I Hope You Dance

One of the things I like least about myself is that I’m loud. I don’t mean to be, maybe I need my hearing checked? But anyway, I laugh loud and (sometimes, when I forget myself) I talk loud. I worry that I interrupt when I get excited about a topic, and perhaps sometimes I say more than I should. I share exactly what is on my mind and on my heart and I always forget to keep my cards close to my chest. I just can’t operate that way.

I know, I know — we all have things about ourselves that we just don’t like — I don’t think that’s necessarily bad. Being self-aware is good, right? Walking around oblivious to the fact that we might possibly have any flaws at all is… well, I’m sure there’s some clinical term for that.

And then there’s that difference between accepting who God made us to be without allowing those character traits to be an excuse to hurt others. It’s one thing to wish you hadn’t been so talkative, for example. It’s another to use your talkative nature as an excuse to dish the dirt on every little situation swirling in your brain (and trust me when I say I have been guilty of both).

Learning to love myself, who God made me to be, is an important part of personal growth. The older I get, the more I appreciate the fact that just because I admire a personality trait in a good friend, it doesn’t mean I’m supposed to transform myself into that person. I share about this a lot when I speak at conferences and retreats, but I don’t know that I’ve written too much about it here. One of the most freeing things God has done for me is to help me learn to love myself — who He made me to be — because that in turn really helps me love others. When I am acutely aware of God’s love for ME, how can I hold back in my kindness?

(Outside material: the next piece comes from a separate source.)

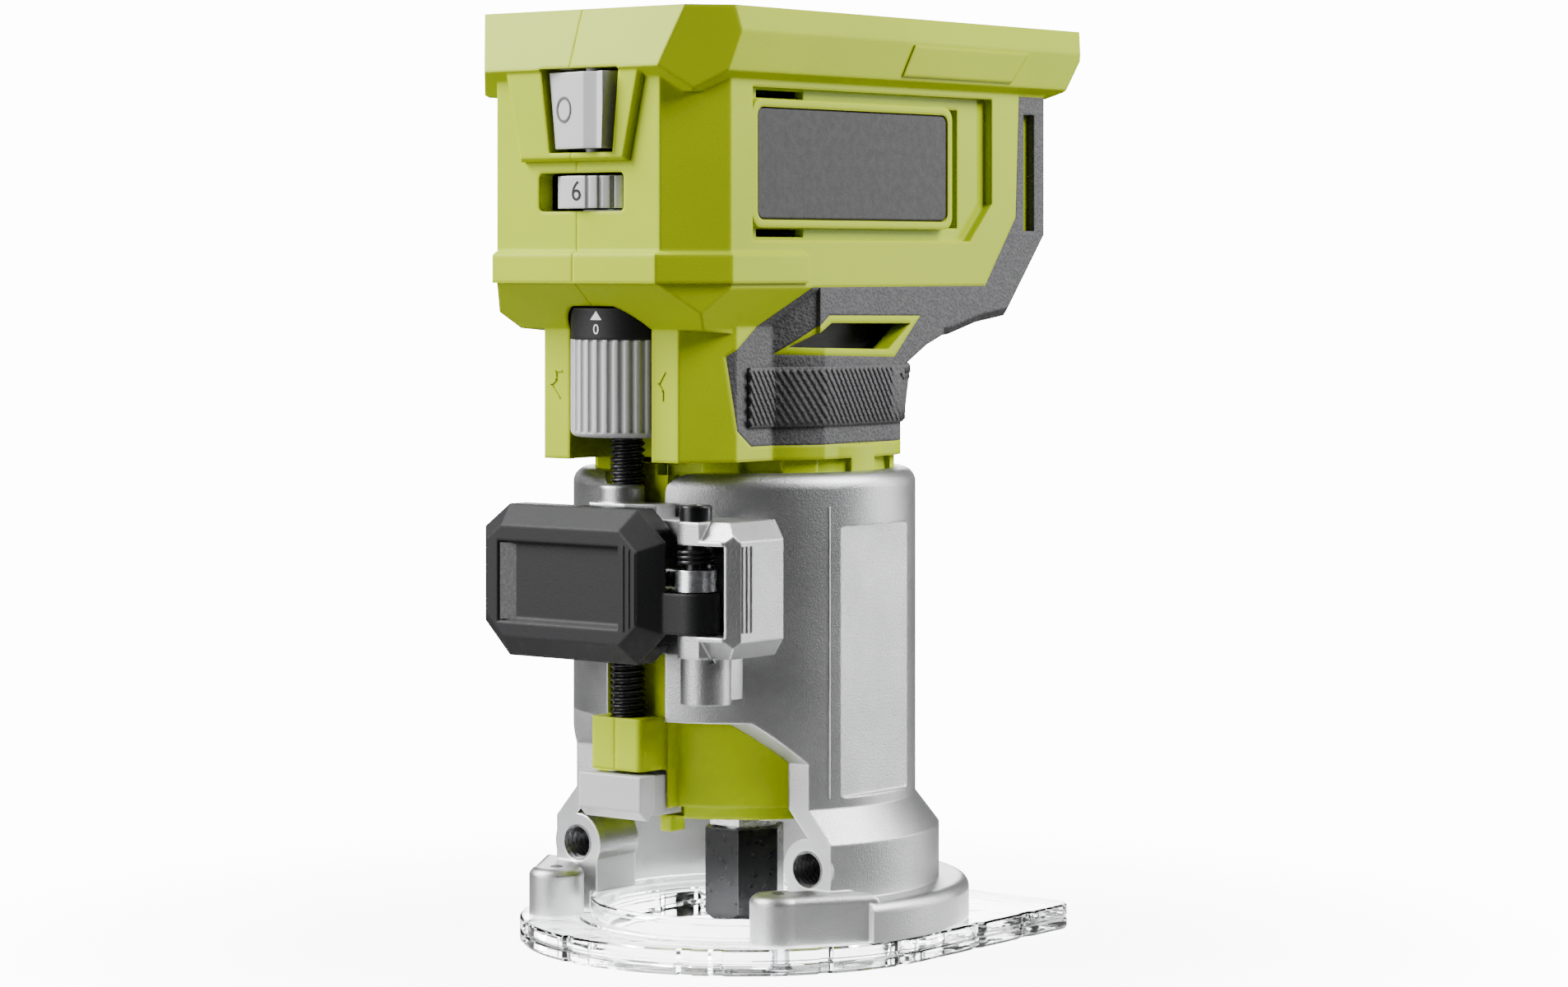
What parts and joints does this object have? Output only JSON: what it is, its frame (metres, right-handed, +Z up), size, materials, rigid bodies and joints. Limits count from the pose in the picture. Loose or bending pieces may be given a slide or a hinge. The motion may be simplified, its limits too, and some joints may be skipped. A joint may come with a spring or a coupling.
{
  "type": "trim router",
  "caption": "Cordless trim router: cast base with clear sub-base, cam lever clamp, depth screw and a sliding motor unit with battery socket.",
  "frame": {"origin": "centre of the round opening in the clear sub-base, at its lower face, on the spindle axis", "axes": "+Z up along the spindle axis; -Y is the front with the switch, depth knob and clamp lever; +X is the tool's side with the lever pin"},
  "size_m": [0.105, 0.1503, 0.2145],
  "materials": {
    "clear_plastic": "clear polycarbonate",
    "cast_aluminium": "fine cast",
    "zinc_steel": "zinc plated",
    "zinc_alloy": "satin",
    "black_steel": "black oxide",
    "black_plastic": "fine moulded texture",
    "grey_plastic": "light grey moulded",
    "lime_plastic": "satin moulded",
    "grey_rubber": "fine grained",
    "badge_grey": "satin",
    "circuit_board": "solder mask",
    "brass": "machined",
    "bearing_steel": "ground",
    "magnet": "ferrite"
  },
  "bodies": {
    "base": {"base_casting": "cast_aluminium", "sub_base": "clear_plastic", "sub_base_screws": "zinc_steel", "lever_pin": "black_steel", "tie_rod": "zinc_steel", "tie_rod_nut": "zinc_steel", "lever_spring": "zinc_steel", "depth_nut": "zinc_alloy"},
    "lever": {"clamp_lever": "black_plastic"},
    "motor_unit": {"housing_left": "lime_plastic", "housing_right": "lime_plastic", "grip_left": "grey_rubber", "grip_right": "grey_rubber", "badge_left": "badge_grey", "badge_right": "badge_grey", "housing_bolts": "black_steel", "switch_body": "black_plastic", "speed_control": "circuit_board", "terminal_block": "black_plastic", "battery_contacts": "brass", "control_board": "circuit_board", "led_lenses": "clear_plastic", "lower_bearing": "bearing_steel", "upper_bearing": "bearing_steel", "motor_can": "bearing_steel", "magnets": "magnet", "brush_holder": "black_plastic"},
    "spindle_set": {"spindle": "bearing_steel", "armature": "bearing_steel", "commutator": "brass", "fan": "black_plastic", "collet": "bearing_steel", "collet_nut": "black_steel"},
    "depth_adjuster": {"depth_screw": "black_steel", "depth_knob": "grey_plastic"},
    "scale": {"scale_ring": "black_plastic"},
    "rocker": {"switch_rocker": "grey_plastic"},
    "dial": {"speed_dial": "grey_plastic"},
    "lock": {"lock_button": "grey_plastic", "lock_spring": "zinc_steel"}
  },
  "joints": [
    {"name": "depth_slide", "type": "slide", "parent": "base", "child": "motor_unit", "axis": [0, 0, 1], "range_m": [-0.0025, 0.035]},
    {"name": "knob_turn", "type": "hinge", "parent": "motor_unit", "child": "depth_adjuster", "pos_m": [0, -0.042, 0.13], "axis": [0, 0, 1], "range_deg": [-601, 8401]},
    {"name": "scale_turn", "type": "hinge", "parent": "depth_adjuster", "child": "scale", "pos_m": [0, -0.042, 0.144], "axis": [0, 0, 1], "continuous": true},
    {"name": "lever_swing", "type": "hinge", "parent": "base", "child": "lever", "pos_m": [0.0265, -0.05, 0.086], "axis": [0, 0, 1], "range_deg": [0, 90]},
    {"name": "spindle_spin", "type": "hinge", "parent": "motor_unit", "child": "spindle_set", "pos_m": [0, 0, 0.08], "axis": [0, 0, 1], "continuous": true},
    {"name": "rocker_press", "type": "hinge", "parent": "motor_unit", "child": "rocker", "pos_m": [0.0025, -0.057, 0.192], "axis": [0, 0, 1], "range_deg": [0, 12]},
    {"name": "dial_turn", "type": "hinge", "parent": "motor_unit", "child": "dial", "pos_m": [0.0014, -0.047, 0.1737], "axis": [0, 0, 1], "range_deg": [-250, 0]},
    {"name": "lock_press", "type": "slide", "parent": "motor_unit", "child": "lock", "axis": [0, 1, 0], "range_m": [0, 0.003], "stiffness_N_per_m": 400, "springref_m": -0.001}
  ],
  "couplings": [
    {"joint": "knob_turn", "follows": "depth_slide", "rad_per_m": 4188.8}
  ]
}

And then I watch my daughter, who is still so little. And I watch my boys too. I look at them, who God made them to be, and I am overcome with gratitude. We are all fearfully and wonderfully made — and while I know there are things about my kids that need to be tweaked and refined, I would never want them to change who God made them to be.

Realizing that about them helps me embrace it a little more in my own life.


  1. This is my absolute favorite post you’ve ever written. (Because I could have written it myself if I had the writing talent you do!) I constantly feel like I’m walking a fine line between being myself, forcing myself to hold back, or not holding back enough and really turning people off. I’ve been called opinionated, assertive, and a host of other things. Sometimes I purposely go into meetings or gatherings with the mentality that I’m going to keep my mouth shut and just listen – no matter if I think I have the perfect solution to the problem or a funny story to share relating to the topic of conversation. Other days I go in just being myself, and I usually leave feeling like I talked too much. The funny thing is, when I tell some people about this aspect of my personality, they are in disbelief because they have always considered me quiet – I am petite, and my physical voice isn’t that loud, but I sure don’t lack in the amount of words that come out of my mouth. It’s a hard balance, one I’m still working on. Thank you for making me feel less alone in this battle and reminding me that this is how God made me – as long as I use it for good!

  2. Rachel,

    from one loud, boisterous Southern momma to another …. I love what you write here. I look at Our Blessed Mother, and think, “Sheesh. There’s no way I can be like her. She’s quiet, calm, serene, patient …… all the things that I’m so NOT.”

    Thank you for reminding us to EMBRACE the gifts God has given us, in our personality traits — who knows how many people we have positively affected with laughter heard across the room.

  3. Aunt Catherine says

    That’s awesome (the photos!).

  4. Love this, Rachel. And love that mommy-daughter comparison down at the bottom! What a beautiful gift to realize that even though we might wish we were different sometimes, no one who truly loves us ever would.


  6. I agree with Marie that this is possibly my favorite post you have ever written. I actually got tears in my eyes because it resonated so much with me. At 41, I still struggle with loving myself despite intellectually understanding that God loves me and that my friends and family love me. Often I focus on my flaws, and it can be hard to get the negative self talk out of my head. Like you, I can be loud–I laugh loud, I talk loud, and I also talk a lot. Every time I got to a social event, I tell myself that I will let others talk and listen. But then in the midst of the fun, I forget myself and end up dominating the conversation! Just this past weekend, I went to a wedding where I was one of the main people at the table talking (but I forgave myself of that because there were a lot of quiet people at the table).

    It is hard to love myself at times, but I am trying to get better at it. It’s funny because there are so many good things that happen to me because of my good traits–and I have so many blessings in my life because of who I am and the good things I have done–yet I tend to focus on my flaws. And therein lies the problem–focusing on the negative. We are all fearfully and wonderfully made in the image of God, but oh is that hard to remember sometimes.